## BEGIN RECORDS FOR THE TASK
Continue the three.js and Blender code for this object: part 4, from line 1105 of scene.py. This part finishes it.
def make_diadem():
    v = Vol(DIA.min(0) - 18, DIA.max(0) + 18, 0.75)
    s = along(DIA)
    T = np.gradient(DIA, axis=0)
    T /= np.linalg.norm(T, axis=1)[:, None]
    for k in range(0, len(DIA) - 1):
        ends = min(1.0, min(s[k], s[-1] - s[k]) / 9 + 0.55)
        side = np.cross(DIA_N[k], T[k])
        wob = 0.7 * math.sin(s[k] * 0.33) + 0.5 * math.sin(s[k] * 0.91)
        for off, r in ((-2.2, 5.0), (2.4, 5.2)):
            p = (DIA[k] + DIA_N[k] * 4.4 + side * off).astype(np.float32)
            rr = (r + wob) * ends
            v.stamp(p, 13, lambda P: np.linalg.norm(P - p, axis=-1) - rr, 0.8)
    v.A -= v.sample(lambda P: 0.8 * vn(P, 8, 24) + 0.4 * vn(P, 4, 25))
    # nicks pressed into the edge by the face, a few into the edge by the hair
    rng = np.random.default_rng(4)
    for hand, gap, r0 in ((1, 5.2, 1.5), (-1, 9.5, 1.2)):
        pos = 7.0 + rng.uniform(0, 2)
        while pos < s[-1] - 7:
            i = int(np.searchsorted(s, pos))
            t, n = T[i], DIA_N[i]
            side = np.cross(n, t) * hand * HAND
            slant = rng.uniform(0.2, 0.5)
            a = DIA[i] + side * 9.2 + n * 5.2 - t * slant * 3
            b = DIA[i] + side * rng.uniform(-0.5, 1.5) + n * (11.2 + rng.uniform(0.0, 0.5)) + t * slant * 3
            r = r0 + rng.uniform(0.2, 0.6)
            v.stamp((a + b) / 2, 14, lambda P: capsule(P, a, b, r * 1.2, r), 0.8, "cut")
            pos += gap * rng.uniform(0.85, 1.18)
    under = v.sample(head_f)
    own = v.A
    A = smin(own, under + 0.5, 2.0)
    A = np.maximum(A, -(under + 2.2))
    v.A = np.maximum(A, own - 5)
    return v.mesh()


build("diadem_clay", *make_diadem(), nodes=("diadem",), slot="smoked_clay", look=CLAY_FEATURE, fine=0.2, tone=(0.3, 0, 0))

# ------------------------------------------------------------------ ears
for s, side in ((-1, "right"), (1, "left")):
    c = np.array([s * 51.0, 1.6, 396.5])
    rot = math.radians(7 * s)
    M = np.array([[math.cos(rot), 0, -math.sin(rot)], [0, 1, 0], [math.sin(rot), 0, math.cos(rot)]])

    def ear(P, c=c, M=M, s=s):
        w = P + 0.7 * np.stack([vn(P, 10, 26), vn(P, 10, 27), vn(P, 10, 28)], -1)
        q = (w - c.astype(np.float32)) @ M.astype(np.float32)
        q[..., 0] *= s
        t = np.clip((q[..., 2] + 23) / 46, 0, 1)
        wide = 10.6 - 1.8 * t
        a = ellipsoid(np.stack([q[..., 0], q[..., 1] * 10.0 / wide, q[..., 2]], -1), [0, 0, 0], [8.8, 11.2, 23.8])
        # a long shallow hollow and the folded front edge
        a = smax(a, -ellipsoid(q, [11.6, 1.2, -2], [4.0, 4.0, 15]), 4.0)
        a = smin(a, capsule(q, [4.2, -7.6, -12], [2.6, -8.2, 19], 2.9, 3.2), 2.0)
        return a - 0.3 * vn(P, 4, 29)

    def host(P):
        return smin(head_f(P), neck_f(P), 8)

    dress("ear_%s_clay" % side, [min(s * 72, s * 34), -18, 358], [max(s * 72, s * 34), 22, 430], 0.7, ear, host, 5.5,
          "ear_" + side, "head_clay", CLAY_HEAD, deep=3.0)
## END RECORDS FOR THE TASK
## BEGIN RECORDS FOR THE TASK
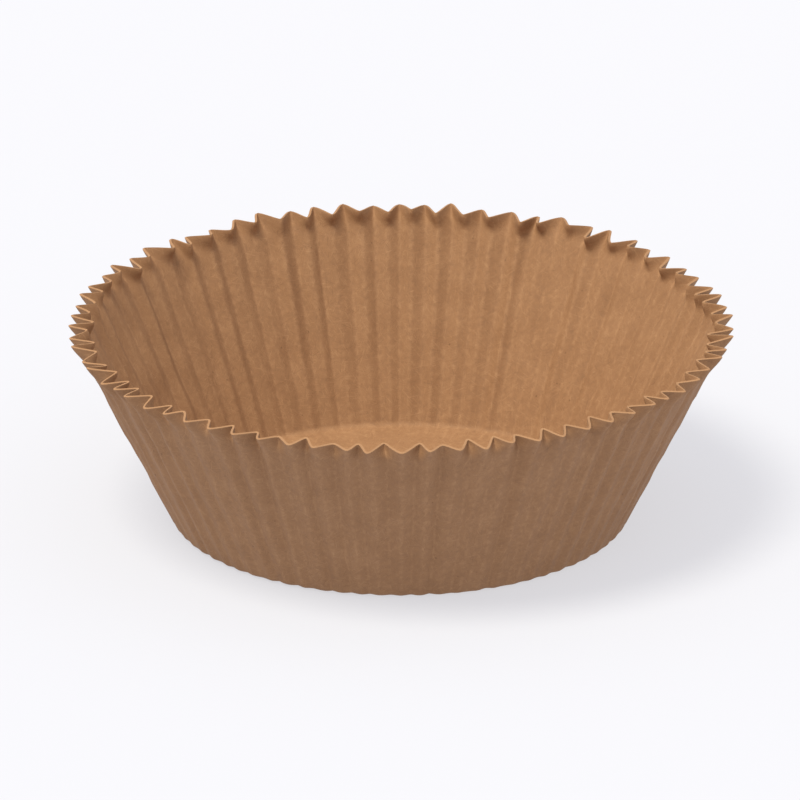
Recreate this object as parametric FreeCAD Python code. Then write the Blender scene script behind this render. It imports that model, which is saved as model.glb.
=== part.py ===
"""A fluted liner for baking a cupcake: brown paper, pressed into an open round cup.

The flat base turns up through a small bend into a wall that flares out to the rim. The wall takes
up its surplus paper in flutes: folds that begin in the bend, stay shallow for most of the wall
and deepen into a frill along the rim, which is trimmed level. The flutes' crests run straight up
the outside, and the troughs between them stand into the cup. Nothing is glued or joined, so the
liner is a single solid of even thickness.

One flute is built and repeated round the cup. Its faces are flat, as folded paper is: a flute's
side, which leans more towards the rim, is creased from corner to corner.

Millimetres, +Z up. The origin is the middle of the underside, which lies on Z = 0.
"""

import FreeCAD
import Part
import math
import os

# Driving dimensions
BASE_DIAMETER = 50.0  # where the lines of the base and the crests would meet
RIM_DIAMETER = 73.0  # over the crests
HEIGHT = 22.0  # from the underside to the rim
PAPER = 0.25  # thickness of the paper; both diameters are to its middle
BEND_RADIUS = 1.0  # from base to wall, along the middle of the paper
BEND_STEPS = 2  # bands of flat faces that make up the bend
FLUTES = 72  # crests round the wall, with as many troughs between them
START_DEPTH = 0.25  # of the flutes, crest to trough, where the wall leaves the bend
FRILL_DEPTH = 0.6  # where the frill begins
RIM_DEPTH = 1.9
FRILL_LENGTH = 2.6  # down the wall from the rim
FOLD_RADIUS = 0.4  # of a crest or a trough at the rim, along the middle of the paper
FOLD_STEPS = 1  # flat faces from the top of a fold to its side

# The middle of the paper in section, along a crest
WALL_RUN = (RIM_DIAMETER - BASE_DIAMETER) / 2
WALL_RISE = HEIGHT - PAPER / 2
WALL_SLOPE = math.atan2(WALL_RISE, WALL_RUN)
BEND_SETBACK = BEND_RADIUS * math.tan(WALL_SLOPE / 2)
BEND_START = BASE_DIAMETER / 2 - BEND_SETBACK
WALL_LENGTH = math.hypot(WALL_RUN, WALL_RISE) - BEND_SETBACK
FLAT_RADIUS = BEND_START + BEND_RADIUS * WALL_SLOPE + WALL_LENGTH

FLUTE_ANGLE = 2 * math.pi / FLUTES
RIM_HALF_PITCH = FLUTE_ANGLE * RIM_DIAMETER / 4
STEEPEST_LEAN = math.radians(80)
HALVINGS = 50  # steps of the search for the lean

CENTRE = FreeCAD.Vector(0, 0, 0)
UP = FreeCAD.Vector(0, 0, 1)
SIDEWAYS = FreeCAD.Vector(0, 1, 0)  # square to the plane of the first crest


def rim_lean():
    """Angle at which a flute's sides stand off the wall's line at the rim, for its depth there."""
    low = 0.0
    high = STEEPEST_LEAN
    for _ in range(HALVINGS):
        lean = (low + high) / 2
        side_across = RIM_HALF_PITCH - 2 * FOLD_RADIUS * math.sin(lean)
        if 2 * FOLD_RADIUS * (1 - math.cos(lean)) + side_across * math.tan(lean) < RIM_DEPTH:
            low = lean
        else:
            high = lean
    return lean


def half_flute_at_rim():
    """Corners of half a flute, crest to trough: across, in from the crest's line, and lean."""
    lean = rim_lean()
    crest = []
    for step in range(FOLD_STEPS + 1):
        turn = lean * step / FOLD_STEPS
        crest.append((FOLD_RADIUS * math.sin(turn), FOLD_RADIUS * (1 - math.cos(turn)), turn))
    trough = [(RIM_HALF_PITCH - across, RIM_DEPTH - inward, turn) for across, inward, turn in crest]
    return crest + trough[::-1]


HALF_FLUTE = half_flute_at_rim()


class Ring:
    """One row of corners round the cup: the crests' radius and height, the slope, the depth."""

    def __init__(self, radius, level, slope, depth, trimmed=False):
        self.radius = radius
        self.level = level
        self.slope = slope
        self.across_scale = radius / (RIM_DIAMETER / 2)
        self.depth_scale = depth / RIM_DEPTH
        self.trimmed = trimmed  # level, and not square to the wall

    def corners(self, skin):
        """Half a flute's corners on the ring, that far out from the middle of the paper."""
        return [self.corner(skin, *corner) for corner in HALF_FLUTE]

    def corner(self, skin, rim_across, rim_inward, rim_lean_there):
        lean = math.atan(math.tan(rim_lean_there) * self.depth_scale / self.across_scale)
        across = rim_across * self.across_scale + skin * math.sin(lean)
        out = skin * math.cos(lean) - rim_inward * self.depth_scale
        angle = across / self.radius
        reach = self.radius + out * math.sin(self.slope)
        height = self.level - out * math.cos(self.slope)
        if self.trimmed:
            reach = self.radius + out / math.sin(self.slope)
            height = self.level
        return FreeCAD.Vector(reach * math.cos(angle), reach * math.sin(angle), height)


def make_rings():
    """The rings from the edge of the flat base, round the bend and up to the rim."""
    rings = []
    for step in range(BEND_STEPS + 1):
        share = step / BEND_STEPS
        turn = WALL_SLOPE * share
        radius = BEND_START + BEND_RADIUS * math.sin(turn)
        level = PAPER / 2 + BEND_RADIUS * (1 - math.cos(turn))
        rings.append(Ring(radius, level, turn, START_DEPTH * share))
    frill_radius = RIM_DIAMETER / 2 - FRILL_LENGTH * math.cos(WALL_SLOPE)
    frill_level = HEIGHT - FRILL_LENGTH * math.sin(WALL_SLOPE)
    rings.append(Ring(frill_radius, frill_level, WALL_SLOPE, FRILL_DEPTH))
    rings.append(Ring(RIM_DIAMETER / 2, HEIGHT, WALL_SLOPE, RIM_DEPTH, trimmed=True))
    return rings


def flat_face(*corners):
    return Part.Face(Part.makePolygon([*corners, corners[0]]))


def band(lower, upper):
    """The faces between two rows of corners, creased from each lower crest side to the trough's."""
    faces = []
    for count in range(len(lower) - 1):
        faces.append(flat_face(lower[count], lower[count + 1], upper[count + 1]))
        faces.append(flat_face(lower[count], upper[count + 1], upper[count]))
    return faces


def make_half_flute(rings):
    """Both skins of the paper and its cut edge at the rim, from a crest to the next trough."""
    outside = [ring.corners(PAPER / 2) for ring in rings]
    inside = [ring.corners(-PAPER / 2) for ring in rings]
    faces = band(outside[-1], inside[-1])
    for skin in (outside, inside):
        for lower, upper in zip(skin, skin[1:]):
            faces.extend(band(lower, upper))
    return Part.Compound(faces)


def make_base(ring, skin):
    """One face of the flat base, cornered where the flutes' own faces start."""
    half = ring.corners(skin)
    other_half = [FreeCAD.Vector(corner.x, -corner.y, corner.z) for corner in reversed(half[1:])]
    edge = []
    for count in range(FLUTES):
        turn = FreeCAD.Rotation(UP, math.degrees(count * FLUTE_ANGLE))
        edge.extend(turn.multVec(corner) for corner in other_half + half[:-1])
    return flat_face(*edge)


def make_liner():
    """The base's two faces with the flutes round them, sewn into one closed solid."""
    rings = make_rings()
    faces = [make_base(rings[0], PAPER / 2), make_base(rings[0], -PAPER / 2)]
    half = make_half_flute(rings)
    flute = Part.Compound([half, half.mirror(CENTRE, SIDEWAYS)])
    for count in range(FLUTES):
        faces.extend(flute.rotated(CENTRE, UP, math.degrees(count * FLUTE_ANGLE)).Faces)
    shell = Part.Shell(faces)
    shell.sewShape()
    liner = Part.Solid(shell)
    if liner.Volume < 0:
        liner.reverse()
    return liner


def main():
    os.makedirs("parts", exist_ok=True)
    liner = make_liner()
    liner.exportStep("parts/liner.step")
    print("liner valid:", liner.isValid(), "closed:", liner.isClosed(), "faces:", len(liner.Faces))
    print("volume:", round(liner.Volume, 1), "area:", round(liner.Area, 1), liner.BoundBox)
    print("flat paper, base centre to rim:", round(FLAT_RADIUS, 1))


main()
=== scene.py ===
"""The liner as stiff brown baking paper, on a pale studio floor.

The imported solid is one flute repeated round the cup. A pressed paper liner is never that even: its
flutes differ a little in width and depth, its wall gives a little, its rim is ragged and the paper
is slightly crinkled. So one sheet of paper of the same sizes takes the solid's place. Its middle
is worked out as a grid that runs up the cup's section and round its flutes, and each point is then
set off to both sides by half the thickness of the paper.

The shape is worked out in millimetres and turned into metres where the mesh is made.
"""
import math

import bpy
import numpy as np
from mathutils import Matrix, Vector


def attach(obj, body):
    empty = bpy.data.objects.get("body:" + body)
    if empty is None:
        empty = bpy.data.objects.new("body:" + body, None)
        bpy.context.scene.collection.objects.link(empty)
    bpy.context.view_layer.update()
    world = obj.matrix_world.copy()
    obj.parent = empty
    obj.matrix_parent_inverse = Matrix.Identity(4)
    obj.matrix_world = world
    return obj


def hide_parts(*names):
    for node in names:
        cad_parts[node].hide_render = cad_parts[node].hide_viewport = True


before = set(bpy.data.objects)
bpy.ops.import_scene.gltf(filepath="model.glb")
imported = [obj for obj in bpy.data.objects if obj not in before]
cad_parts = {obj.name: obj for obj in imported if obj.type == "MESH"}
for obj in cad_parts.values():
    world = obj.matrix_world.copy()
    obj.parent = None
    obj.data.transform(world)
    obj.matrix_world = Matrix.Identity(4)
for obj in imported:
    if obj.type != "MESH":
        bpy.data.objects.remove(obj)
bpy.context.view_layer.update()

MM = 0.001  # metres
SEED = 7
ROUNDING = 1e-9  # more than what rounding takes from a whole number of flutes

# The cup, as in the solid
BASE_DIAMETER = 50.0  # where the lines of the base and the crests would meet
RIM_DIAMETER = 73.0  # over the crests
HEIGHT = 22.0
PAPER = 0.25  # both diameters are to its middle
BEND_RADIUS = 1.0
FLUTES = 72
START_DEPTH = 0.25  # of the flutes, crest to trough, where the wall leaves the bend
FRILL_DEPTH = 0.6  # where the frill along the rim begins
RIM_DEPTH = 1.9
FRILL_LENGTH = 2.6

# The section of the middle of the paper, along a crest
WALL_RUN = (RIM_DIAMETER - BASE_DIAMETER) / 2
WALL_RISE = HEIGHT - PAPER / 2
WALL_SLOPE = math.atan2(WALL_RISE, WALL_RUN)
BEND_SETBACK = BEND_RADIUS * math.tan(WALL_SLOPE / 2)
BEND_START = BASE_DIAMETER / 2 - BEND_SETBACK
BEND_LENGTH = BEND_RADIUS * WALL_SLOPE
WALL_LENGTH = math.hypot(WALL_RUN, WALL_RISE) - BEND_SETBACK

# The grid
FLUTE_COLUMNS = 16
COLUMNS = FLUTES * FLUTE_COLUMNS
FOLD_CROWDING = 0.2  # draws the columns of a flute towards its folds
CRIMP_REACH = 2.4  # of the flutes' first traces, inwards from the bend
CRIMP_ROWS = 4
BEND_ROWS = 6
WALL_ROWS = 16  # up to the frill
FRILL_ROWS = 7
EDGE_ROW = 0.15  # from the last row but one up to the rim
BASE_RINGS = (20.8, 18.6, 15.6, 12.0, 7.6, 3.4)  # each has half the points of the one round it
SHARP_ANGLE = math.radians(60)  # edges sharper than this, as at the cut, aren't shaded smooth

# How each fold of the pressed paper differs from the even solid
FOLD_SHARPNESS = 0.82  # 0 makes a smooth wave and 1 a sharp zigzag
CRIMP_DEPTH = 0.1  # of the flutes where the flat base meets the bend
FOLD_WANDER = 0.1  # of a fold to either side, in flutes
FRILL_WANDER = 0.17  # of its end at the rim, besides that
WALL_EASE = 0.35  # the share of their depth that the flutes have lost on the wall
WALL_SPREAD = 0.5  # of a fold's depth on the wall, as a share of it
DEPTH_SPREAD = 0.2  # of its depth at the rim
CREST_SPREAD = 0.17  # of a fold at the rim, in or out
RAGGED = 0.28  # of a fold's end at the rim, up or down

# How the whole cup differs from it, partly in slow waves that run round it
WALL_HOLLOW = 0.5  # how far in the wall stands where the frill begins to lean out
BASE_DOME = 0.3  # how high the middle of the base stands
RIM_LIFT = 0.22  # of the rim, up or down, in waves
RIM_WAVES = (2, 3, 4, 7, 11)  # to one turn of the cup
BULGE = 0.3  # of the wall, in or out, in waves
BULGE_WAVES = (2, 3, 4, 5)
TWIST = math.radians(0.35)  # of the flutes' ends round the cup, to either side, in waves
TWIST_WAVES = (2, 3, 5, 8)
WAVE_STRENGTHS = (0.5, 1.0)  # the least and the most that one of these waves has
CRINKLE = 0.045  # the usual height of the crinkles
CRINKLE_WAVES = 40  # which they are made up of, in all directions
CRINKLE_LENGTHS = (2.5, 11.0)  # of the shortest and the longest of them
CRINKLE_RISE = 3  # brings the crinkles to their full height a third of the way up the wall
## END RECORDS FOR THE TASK
## BEGIN RECORDS FOR THE TASK
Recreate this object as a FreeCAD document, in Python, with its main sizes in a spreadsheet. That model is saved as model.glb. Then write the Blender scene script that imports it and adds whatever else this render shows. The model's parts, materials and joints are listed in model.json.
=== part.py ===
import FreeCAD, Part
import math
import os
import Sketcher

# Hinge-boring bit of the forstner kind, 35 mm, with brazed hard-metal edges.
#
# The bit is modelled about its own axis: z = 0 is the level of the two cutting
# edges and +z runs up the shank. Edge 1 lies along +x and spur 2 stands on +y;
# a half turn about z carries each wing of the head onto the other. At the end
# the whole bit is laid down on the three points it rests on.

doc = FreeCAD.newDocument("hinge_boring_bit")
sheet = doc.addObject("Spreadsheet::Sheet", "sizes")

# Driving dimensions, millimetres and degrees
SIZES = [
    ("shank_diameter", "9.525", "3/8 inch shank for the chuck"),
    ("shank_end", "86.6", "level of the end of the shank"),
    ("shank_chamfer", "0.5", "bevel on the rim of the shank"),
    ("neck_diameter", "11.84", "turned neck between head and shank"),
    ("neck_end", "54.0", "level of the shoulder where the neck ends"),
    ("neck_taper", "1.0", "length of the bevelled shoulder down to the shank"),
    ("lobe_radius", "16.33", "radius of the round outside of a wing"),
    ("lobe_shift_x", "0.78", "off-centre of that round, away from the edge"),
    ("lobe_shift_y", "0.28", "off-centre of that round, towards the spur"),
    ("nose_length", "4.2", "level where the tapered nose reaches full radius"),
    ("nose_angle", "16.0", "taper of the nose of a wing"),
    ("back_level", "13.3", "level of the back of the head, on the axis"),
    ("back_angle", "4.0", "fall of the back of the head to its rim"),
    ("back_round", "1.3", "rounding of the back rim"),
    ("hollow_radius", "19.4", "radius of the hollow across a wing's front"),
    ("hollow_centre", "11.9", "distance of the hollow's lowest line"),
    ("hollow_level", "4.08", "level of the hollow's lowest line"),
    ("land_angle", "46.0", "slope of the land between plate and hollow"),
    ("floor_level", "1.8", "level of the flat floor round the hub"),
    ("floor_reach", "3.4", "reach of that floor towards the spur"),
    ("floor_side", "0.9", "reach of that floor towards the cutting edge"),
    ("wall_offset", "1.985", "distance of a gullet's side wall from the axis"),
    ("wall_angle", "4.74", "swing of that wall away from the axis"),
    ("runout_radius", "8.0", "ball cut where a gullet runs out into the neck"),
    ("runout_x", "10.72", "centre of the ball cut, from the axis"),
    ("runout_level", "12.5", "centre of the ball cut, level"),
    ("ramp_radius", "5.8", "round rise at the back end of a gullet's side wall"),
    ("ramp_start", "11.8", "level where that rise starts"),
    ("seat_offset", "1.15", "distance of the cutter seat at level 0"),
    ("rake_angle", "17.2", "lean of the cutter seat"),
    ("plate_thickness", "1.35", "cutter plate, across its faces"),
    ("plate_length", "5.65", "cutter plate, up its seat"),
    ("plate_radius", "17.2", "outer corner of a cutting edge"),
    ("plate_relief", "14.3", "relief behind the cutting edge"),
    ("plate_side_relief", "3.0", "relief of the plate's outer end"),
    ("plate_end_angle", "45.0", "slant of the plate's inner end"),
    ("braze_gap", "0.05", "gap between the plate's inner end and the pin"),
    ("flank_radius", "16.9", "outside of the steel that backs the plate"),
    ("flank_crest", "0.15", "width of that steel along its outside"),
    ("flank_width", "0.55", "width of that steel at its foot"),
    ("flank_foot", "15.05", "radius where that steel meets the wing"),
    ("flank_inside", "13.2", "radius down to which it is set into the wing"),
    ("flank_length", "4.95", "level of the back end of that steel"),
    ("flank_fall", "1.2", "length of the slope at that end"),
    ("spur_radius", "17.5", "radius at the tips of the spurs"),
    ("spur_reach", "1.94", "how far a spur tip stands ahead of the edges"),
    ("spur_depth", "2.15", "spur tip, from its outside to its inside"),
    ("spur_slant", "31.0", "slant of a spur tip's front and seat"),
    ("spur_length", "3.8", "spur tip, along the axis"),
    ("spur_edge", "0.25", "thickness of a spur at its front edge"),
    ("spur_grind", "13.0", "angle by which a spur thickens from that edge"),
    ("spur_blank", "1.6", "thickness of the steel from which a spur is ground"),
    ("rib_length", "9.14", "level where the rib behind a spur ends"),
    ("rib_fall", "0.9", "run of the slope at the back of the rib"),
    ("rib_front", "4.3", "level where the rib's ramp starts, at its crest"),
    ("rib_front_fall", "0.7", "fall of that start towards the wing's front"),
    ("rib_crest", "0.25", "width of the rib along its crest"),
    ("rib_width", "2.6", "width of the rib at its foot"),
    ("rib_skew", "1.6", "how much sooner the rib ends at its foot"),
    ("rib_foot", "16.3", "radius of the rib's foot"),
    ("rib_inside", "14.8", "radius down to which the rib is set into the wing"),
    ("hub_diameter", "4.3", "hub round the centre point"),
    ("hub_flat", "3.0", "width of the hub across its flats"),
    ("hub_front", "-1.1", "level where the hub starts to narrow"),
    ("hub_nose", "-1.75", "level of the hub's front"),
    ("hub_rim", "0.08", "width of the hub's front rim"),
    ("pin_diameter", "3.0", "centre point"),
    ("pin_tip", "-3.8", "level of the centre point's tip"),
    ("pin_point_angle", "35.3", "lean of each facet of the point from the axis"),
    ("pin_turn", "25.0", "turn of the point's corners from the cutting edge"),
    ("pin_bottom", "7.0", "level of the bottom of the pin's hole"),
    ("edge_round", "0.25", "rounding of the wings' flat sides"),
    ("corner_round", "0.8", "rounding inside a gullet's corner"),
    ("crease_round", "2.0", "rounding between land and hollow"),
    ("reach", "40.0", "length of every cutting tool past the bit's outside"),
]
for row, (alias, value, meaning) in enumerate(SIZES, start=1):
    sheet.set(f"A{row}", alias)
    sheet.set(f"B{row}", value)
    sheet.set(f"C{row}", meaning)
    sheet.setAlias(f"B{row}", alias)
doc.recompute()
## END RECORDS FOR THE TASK
__WHAT THE EXERCISE ASKS__. Write out only the lines that run from the line containing "liner = make_liner()" through the line containing "pale studio floor.", both included, exactly as they appear above.

__SOLUTION TO THE EXERCISE__.
    liner = make_liner()
    liner.exportStep("parts/liner.step")
    print("liner valid:", liner.isValid(), "closed:", liner.isClosed(), "faces:", len(liner.Faces))
    print("volume:", round(liner.Volume, 1), "area:", round(liner.Area, 1), liner.BoundBox)
    print("flat paper, base centre to rim:", round(FLAT_RADIUS, 1))


main()
=== scene.py ===
"""The liner as stiff brown baking paper, on a pale studio floor.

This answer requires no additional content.